Would you return the complete listing below word for word?
--- start DATA SHOWN ---
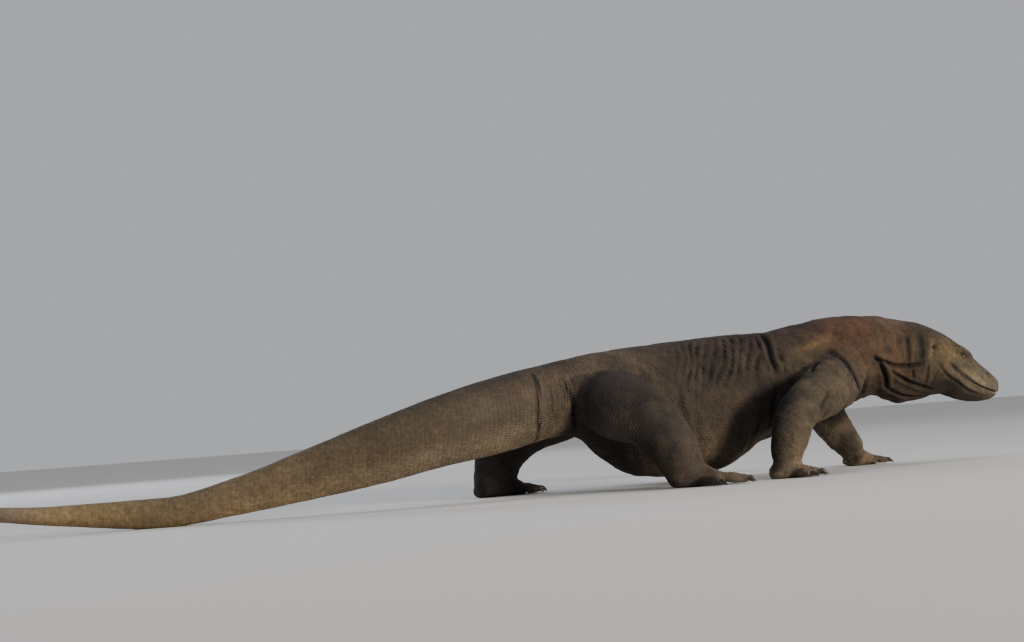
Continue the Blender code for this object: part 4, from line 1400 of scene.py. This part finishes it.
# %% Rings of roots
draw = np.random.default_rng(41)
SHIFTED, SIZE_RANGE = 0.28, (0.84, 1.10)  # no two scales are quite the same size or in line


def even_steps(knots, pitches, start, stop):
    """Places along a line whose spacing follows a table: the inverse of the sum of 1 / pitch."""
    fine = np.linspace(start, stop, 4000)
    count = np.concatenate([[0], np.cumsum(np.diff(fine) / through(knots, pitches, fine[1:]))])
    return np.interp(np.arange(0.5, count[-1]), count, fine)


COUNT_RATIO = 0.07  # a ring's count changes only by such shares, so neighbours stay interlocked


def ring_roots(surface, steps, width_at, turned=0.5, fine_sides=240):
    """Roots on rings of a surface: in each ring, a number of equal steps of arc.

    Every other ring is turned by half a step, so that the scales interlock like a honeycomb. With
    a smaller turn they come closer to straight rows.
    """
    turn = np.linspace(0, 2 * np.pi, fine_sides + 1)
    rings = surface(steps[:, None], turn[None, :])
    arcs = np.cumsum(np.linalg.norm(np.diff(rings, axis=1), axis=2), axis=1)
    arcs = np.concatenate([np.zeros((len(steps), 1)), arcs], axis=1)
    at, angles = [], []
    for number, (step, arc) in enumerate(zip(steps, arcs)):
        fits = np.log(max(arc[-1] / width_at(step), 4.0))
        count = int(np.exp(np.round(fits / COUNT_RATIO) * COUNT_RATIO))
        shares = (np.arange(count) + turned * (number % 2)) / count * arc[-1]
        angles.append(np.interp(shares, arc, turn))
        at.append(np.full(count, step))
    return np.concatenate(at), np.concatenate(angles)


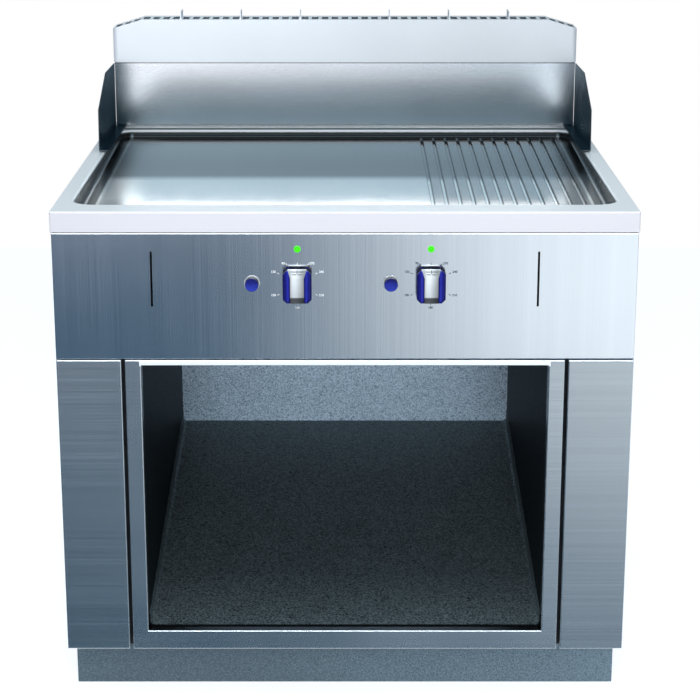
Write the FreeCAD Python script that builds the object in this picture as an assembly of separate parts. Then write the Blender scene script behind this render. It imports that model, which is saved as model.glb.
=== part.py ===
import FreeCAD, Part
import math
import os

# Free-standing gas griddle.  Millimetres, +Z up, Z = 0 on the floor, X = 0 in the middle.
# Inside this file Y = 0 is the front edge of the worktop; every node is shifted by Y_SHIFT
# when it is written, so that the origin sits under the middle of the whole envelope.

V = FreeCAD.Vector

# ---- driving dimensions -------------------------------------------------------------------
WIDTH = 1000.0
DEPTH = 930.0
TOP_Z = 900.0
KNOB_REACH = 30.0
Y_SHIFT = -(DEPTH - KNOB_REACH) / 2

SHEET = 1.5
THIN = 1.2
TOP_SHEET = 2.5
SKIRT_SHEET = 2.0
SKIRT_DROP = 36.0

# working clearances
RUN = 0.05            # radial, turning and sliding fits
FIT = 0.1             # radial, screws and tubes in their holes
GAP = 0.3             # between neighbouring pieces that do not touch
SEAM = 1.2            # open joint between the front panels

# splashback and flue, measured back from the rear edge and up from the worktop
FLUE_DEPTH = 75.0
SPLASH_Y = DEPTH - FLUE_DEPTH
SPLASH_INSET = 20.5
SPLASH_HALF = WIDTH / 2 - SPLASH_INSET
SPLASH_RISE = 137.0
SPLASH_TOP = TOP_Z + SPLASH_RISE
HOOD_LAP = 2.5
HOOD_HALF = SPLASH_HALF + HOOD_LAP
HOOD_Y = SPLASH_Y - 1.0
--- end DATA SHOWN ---
- **SOLUTION FOR THIS TASK**:
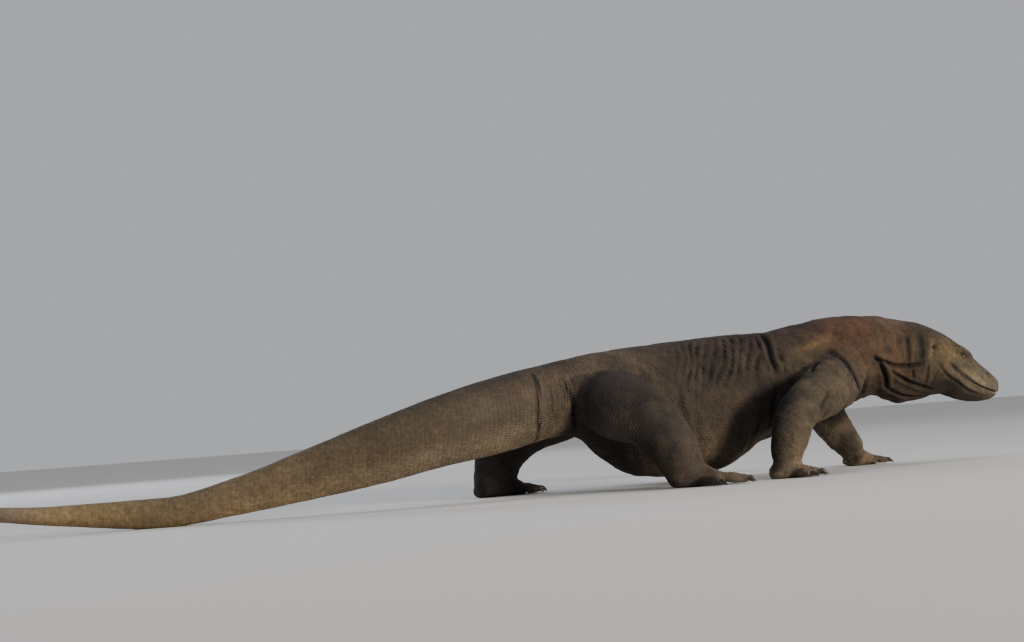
Continue the Blender code for this object: part 4, from line 1400 of scene.py. This part finishes it.
# %% Rings of roots
draw = np.random.default_rng(41)
SHIFTED, SIZE_RANGE = 0.28, (0.84, 1.10)  # no two scales are quite the same size or in line


def even_steps(knots, pitches, start, stop):
    """Places along a line whose spacing follows a table: the inverse of the sum of 1 / pitch."""
    fine = np.linspace(start, stop, 4000)
    count = np.concatenate([[0], np.cumsum(np.diff(fine) / through(knots, pitches, fine[1:]))])
    return np.interp(np.arange(0.5, count[-1]), count, fine)


COUNT_RATIO = 0.07  # a ring's count changes only by such shares, so neighbours stay interlocked


def ring_roots(surface, steps, width_at, turned=0.5, fine_sides=240):
    """Roots on rings of a surface: in each ring, a number of equal steps of arc.

    Every other ring is turned by half a step, so that the scales interlock like a honeycomb. With
    a smaller turn they come closer to straight rows.
    """
    turn = np.linspace(0, 2 * np.pi, fine_sides + 1)
    rings = surface(steps[:, None], turn[None, :])
    arcs = np.cumsum(np.linalg.norm(np.diff(rings, axis=1), axis=2), axis=1)
    arcs = np.concatenate([np.zeros((len(steps), 1)), arcs], axis=1)
    at, angles = [], []
    for number, (step, arc) in enumerate(zip(steps, arcs)):
        fits = np.log(max(arc[-1] / width_at(step), 4.0))
        count = int(np.exp(np.round(fits / COUNT_RATIO) * COUNT_RATIO))
        shares = (np.arange(count) + turned * (number % 2)) / count * arc[-1]
        angles.append(np.interp(shares, arc, turn))
        at.append(np.full(count, step))
    return np.concatenate(at), np.concatenate(angles)


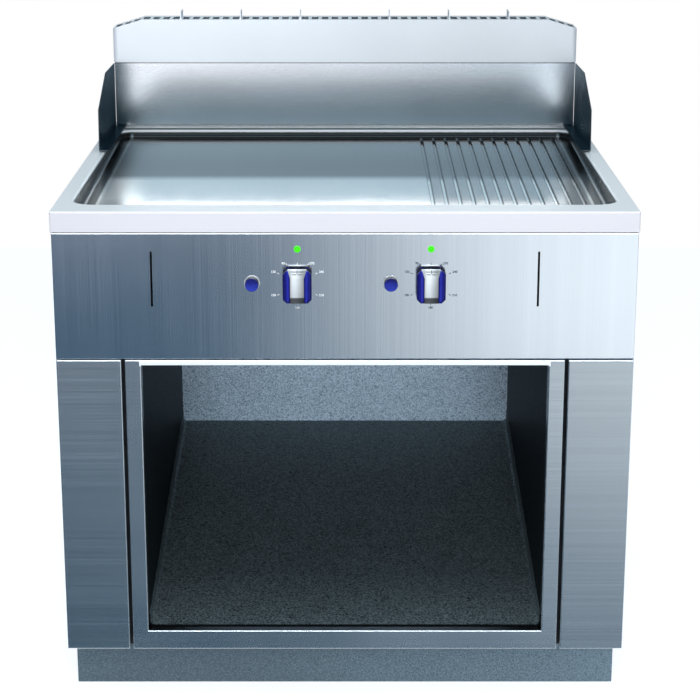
Write the FreeCAD Python script that builds the object in this picture as an assembly of separate parts. Then write the Blender scene script behind this render. It imports that model, which is saved as model.glb.
=== part.py ===
import FreeCAD, Part
import math
import os

# Free-standing gas griddle.  Millimetres, +Z up, Z = 0 on the floor, X = 0 in the middle.
# Inside this file Y = 0 is the front edge of the worktop; every node is shifted by Y_SHIFT
# when it is written, so that the origin sits under the middle of the whole envelope.

V = FreeCAD.Vector

# ---- driving dimensions -------------------------------------------------------------------
WIDTH = 1000.0
DEPTH = 930.0
TOP_Z = 900.0
KNOB_REACH = 30.0
Y_SHIFT = -(DEPTH - KNOB_REACH) / 2

SHEET = 1.5
THIN = 1.2
TOP_SHEET = 2.5
SKIRT_SHEET = 2.0
SKIRT_DROP = 36.0

# working clearances
RUN = 0.05            # radial, turning and sliding fits
FIT = 0.1             # radial, screws and tubes in their holes
GAP = 0.3             # between neighbouring pieces that do not touch
SEAM = 1.2            # open joint between the front panels

# splashback and flue, measured back from the rear edge and up from the worktop
FLUE_DEPTH = 75.0
SPLASH_Y = DEPTH - FLUE_DEPTH
SPLASH_INSET = 20.5
SPLASH_HALF = WIDTH / 2 - SPLASH_INSET
SPLASH_RISE = 137.0
SPLASH_TOP = TOP_Z + SPLASH_RISE
HOOD_LAP = 2.5
HOOD_HALF = SPLASH_HALF + HOOD_LAP
HOOD_Y = SPLASH_Y - 1.0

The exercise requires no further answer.